Prepwise came out of Collabsprint, a sprint program that pairs engineers with product designers, product managers, and industry mentors to ship a real product in 8 weeks. I was the fullstack AI engineer on a team of 4: 2 engineers, 1 product manager, and 1 designer, with guidance from mentors at IBM, Amazon, and Bank of America who helped shape the system thinking behind the product. My job was to translate that into a system that felt like sitting across from a senior interviewer instead of staring at a chatbot.
I owned the full backend (13 REST endpoints), the real-time GPT-to-TTS streaming pipeline, the WebRTC avatar integration, and the evaluation engine. The hardest problem was latency. GPT takes 1–2 seconds to generate feedback, Cartesia Sonic-3 takes another 1–2 seconds to synthesise voice, and a Simli lip-synced avatar needs PCM16 audio at 16kHz in 960-byte chunks over WebRTC. Doing any of that sequentially gave users 3–4 seconds of dead silence. So I built a token-level streaming pipeline: Vercel AI SDK pipes GPT tokens into Cartesia's WebSocket as they generate, Cartesia streams back PCM audio chunks, the browser decodes and plays them via Web Audio API while simultaneously downsampling to 16kHz and feeding them to Simli over WebRTC for real-time lip sync. Time-to-first-audio dropped from 3–4 seconds to ~300–500ms. Every external service has a fallback — if Simli can't connect in 4 seconds, the app degrades to audio-only. If OpenAI is down, a keyword-matching scorer takes over. The app degrades gracefully but never breaks.
Next.js 14 App Router runs the full stack — 13 REST endpoints, React frontend, and Vercel serverless deployment in one codebase. Auth is JWT in HTTP-only cookies verified at the Next.js middleware layer (edge-compatible via jose), with bcrypt-hashed passwords.

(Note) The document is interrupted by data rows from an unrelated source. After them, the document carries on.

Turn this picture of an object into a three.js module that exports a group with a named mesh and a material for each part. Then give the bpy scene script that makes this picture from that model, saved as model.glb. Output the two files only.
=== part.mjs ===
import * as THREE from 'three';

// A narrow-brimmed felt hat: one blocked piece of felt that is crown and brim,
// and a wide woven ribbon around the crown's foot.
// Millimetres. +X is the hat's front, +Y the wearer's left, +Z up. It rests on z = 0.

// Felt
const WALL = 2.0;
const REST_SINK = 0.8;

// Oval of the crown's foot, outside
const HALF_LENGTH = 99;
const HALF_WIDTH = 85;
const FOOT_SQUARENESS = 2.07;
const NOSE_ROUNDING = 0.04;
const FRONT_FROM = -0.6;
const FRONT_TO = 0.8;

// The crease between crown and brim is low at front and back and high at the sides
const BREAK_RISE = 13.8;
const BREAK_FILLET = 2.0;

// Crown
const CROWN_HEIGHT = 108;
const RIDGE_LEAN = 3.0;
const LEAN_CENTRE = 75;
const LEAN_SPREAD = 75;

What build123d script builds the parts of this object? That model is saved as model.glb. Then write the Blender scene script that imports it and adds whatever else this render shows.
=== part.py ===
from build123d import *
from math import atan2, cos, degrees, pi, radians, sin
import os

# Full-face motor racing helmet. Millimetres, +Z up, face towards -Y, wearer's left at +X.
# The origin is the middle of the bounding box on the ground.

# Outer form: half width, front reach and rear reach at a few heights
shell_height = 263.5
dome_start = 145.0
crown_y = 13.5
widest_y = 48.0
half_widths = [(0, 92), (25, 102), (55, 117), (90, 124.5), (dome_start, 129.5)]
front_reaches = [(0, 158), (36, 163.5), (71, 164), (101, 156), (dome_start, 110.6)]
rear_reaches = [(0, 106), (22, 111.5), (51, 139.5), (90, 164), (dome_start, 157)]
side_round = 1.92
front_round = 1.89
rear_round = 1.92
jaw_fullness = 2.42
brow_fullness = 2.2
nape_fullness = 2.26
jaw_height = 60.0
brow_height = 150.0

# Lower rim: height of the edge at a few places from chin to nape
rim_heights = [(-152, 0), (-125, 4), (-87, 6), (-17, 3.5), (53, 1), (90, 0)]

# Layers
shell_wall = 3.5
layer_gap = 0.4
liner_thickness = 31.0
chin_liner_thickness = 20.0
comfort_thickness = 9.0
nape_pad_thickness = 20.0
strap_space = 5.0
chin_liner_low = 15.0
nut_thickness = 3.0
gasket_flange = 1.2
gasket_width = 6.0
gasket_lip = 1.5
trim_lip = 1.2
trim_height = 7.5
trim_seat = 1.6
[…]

The real-time feedback pipeline uses Vercel AI SDK's streamText() to pipe GPT-4o-mini tokens into Cartesia's WebSocket as they generate, buffering at ~60 character phrase boundaries before flushing. Cartesia returns base64 PCM16 audio chunks that get enqueued into a ReadableStream and streamed chunked back to the browser. On the client, a downsampler converts 24kHz → 16kHz via linear interpolation and splits the stream into the exact 960-byte chunks Simli's WebRTC channel expects for real-time lip sync. Evaluation uses GPT-4o-mini with Zod schemas enforcing structured output, streamed as NDJSON so the client renders sub-scores progressively. Interview state lives entirely server-side as a strict state machine in MongoDB Atlas — the client is stateless, which prevents cheating and eliminates a whole class of bugs.